The heart of the approach I will propose is the following method.
def rnd_lengths(tot_secs, target_nbr)
max_secs = 2 * tot_secs/target_nbr - 1
arr = []
loop do
break(arr) if tot_secs.zero?
l = [(0.5 + max_secs * rand).round, tot_secs].min
arr << l
tot_secs -= l
end
end
The method generates an array of integers (lengths of intervals), measured in seconds, ideally having target_nbr elements. tot_secs is the required combined length of the "random" intervals (e.g., 150*3600).
Each element of the array is drawn randomly drawn from a uniform distribution that ranges from zero to max_secs (to be computed). This is done sequentially until tot_secs is reached. Should the last random value cause the total to exceed tot_secs it is reduced to make the total equal tot_secs.`
Suppose tot_secs equals 100 and we wish to generate 4 random intervals (target_nbr = 4). That means the average length of the intervals would be 25. As we are using a uniform distribution having an average of (1 + max_secs)/2, we may derive the value of max_secs from the expression
target_nbr * (1 + max_secs)/2 = tot_secs
which is
max_secs = 2 * tot_secs/target_nbr - 1
the first line of the method. For the example I mentioned, this would be
max_secs = 2 * 100/4 - 1
#=> 49
Let's try it.
rnd_lengths(100, 4)
#=> [49, 36, 15]
As you see the array that is returned sums to 100, as required, but it contains only 3 elements. That's why I named the argument target_nbr, as there is no assurance the array returned will have that number of elements. What to do?

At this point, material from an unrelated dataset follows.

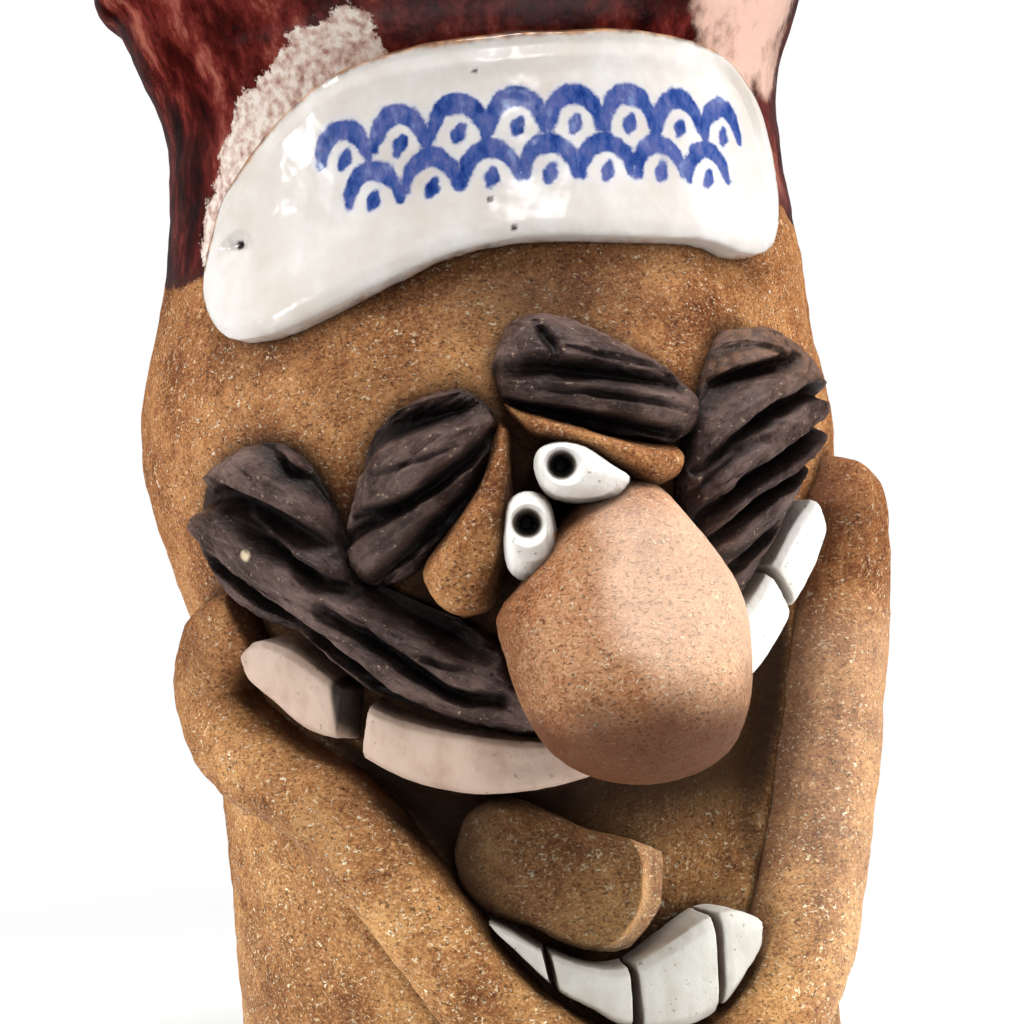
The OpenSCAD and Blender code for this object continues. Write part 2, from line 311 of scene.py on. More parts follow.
class Shader:
    """A node material with a Principled surface and short calls for its nodes."""

    def __init__(self, name, **constants):
        self.material = bpy.data.materials.new(name)
        self.material.use_nodes = True
        self.tree = self.material.node_tree
        self.surface = self.tree.nodes["Principled BSDF"]
        for socket, value in constants.items():
            self.surface.inputs[socket.replace("_", " ")].default_value = value
        self.place = self.math_v("SCALE", self.node("TexCoord").outputs["Object"], 1 / MM)

    def node(self, kind, **settings):
        made = self.tree.nodes.new("ShaderNode" + kind)
        for key, value in settings.items():
            setattr(made, key, value)
        return made

    def plug(self, socket, value):
        if isinstance(value, bpy.types.NodeSocket):
            self.tree.links.new(value, socket)
        elif value is not None:
            socket.default_value = value

    def math(self, operation, a, b):
        made = self.node("Math", operation=operation)
        self.plug(made.inputs[0], a)
        self.plug(made.inputs[1], b)
        return made.outputs[0]

    def math_v(self, operation, a, b):
        made = self.node("VectorMath", operation=operation)
        self.plug(made.inputs[0], a)
        self.plug(made.inputs["Scale"] if operation == "SCALE" else made.inputs[1], b)
        return made.outputs["Value" if operation == "LENGTH" else 0]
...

Try again!
rnd_lengths(100, 4)
#=> [14, 17, 26, 37, 6]
Still not 4 elements, so keep trying:
rnd_lengths(100, 4)
#=> [11, 37, 39, 13]
Success! It may take a few tries to get the correct number of elements, but for parameters likely to be used, and the nature of the probability distribution employed, I wouldn't expect that to be a problem.
Let's put this in a method.
def rdm_intervals(tot_secs, nbr_intervals)
loop do
arr = rnd_lengths(tot_secs, nbr_intervals)
break(arr) if arr.size == nbr_intervals
end
end
intervals = rdm_intervals(100, 4)
#=> [29, 26, 7, 38]
We can compute random gaps between intervals in the same way. Suppose the intervals fall within a range of 175 seconds (the number of seconds between the start time and end time). Then:
gaps = rdm_intervals(175-100, 5)
#=> [26, 5, 19, 4, 21]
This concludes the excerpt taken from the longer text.